C’est là que le bât blesse, car Haftar est le signe d’une nouvelle division en Libye (en plus de celles du gouvernement, des partis politiques, des milices, des minorités, et des islamistes), et il pourrait être l’opérateur d’une prise de pouvoir semblable à celle de Kadhafi en 1969 ou des militaires égyptiens, de Nasser à al-Sissi. « Les tendances dictatoriales d’Haftar sont manifestes et inquiétantes », écrit 3 l’analyste Mansour O El-Kikhia sur Al Jazeera. « Certains partis politiques lui ont déjà fait savoir qu’il fallait qu’il se prononce en faveur de la démocratie et des élections libres. Car Haftar semble se réjouir de son nouveau pouvoir et, alors qu’il disait ne pas être intéressé par un poste gouvernemental, il annonce désormais qu’il se verrait bien président du pays. »

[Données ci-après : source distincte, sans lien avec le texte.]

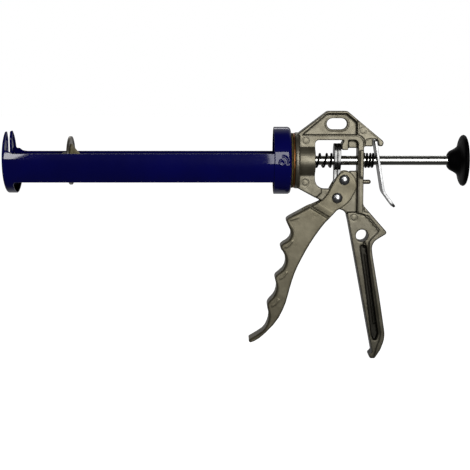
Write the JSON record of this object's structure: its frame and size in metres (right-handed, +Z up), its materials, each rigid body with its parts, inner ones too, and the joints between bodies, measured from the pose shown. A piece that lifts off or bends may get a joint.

Pour le chercheur Mattia Toaldo, le but d’Haftar était « d’éliminer les Frères musulmans et leurs alliés brigadistes avant les élections de fin juin qui doivent renouveler le Congrès. C’était un processus égyptien accéléré. Or, il a échoué ». À moins donc que les politiciens et les miliciens séculaires ne se regroupent entre eux et autour de Haftar afin de défaire politiquement les Frères musulmans et leurs alliés, formant ainsi deux groupes bien identifiés, le paysage politique libyen risque de rester éclaté pour longtemps encore. Surtout, il risque de se radicaliser et de basculer dans la violence ouverte. « On ne peut pas éliminer la possibilité d’une nouvelle guerre civile avec plusieurs fronts et un éclatement du pays », s’inquiète le diplomate, qui pense quand même qu’« on n’en arrivera pas là, car il y a toujours de l’argent en Libye ».
La production libyenne de pétrole est tombée à moins de 200 000 barils par jour (alors que la capacité du pays est de 1,5 million de barils par jour), en raison d’un blocage des raffineries de l’Est par une milice fédéraliste. Le besoin de ces ressources (qui représentent 98 % des revenus du gouvernement) pourrait être une incitation à ce que les différentes parties du conflit se mettent d’accord pour ramener le calme. Sauf que, selon Mattia Toaldo, le pays possède des réserves de cash considérables, plusieurs dizaines de milliards de dollars, qui permettraient au gouvernement de continuer à fonctionner pendant les trois années à venir sans ressource supplémentaire ! « Il serait beaucoup plus payant de réorienter le pays vers une économie de paix avec le pétrole que de rester dans une économie de guerre », souligne le chercheur, « mais ces réserves de cash disponibles n’incitent pas les gouvernants et les milices à remettre leur maison en état ! »
Trois ans après le soulèvement populaire appuyé par les forces de l’OTAN, la Libye reste un pays à (re)construire. Il était évident que, contrairement à la Tunisie et à l’Égypte où des institutions solides existaient, la marche était plus haute à franchir. Mais aujourd’hui, c’est une désagrégation du pays qui se produit, où les spectres qui semblaient écartés il y a trois ans (guerre civile, islamisme radical, coup d’État militaire) sont devenus des possibilités bien tangibles.